GIVEN PROBLEM ▸ Reproduce the first line and every line after it, exactly, through the one containing "self.root_down = root_down". Leave out the rest.

################

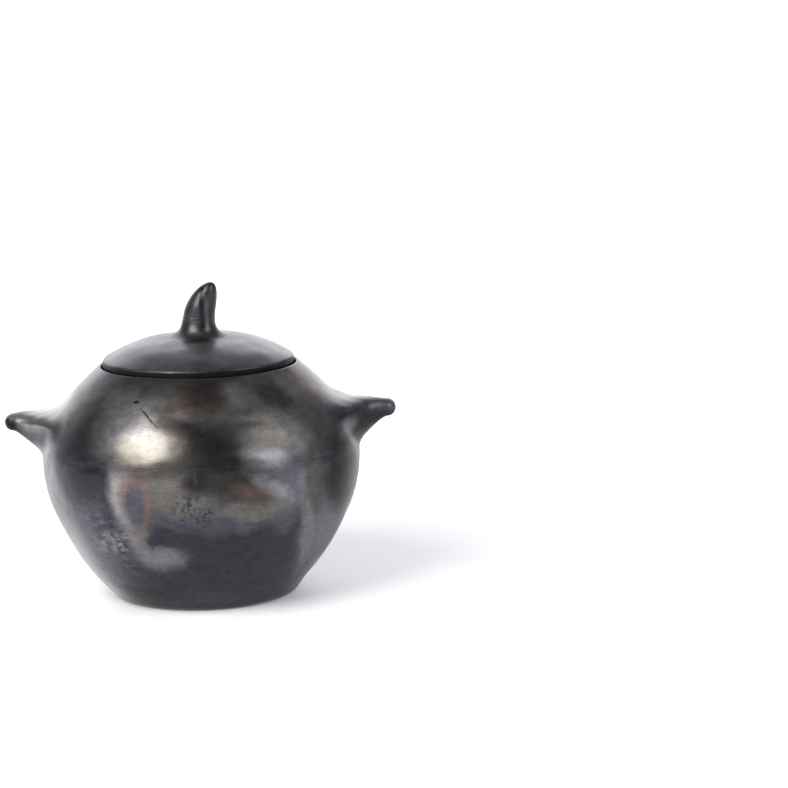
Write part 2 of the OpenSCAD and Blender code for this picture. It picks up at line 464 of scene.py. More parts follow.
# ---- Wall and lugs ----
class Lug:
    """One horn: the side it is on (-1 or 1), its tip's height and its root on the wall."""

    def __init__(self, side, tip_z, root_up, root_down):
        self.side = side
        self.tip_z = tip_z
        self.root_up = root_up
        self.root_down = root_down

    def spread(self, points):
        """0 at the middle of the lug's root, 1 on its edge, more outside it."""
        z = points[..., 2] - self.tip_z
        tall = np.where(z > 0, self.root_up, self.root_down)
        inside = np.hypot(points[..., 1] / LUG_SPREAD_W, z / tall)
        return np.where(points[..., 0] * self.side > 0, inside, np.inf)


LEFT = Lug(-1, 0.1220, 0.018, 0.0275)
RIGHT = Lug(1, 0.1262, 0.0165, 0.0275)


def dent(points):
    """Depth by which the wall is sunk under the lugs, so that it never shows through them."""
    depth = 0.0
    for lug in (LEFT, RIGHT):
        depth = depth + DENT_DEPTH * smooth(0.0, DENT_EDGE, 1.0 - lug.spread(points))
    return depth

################

OUTPUT FOR THIS EXERCISE ▸
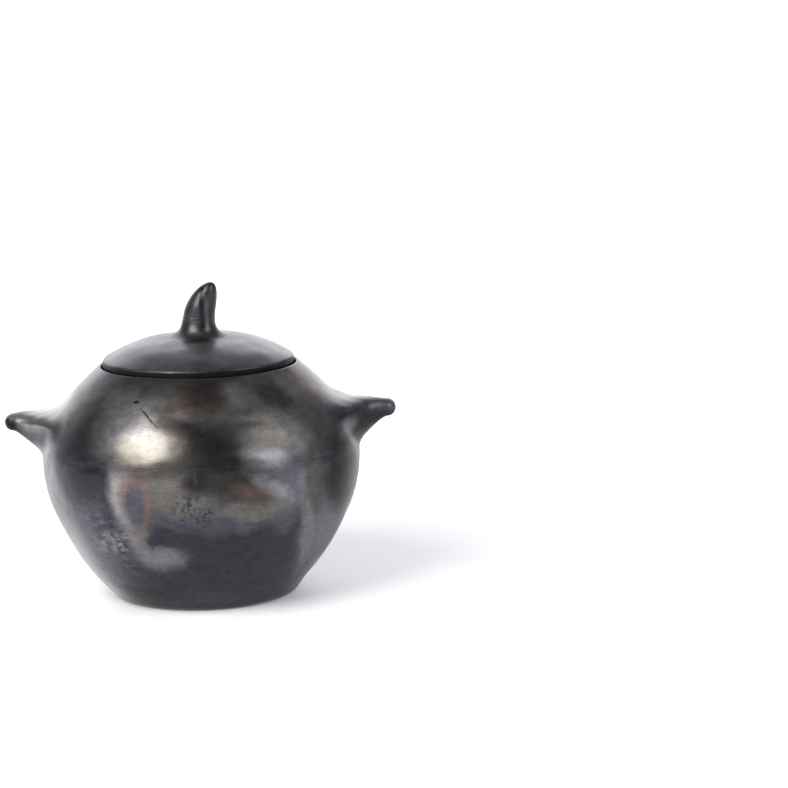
Write part 2 of the OpenSCAD and Blender code for this picture. It picks up at line 464 of scene.py. More parts follow.
# ---- Wall and lugs ----
class Lug:
    """One horn: the side it is on (-1 or 1), its tip's height and its root on the wall."""

    def __init__(self, side, tip_z, root_up, root_down):
        self.side = side
        self.tip_z = tip_z
        self.root_up = root_up
        self.root_down = root_down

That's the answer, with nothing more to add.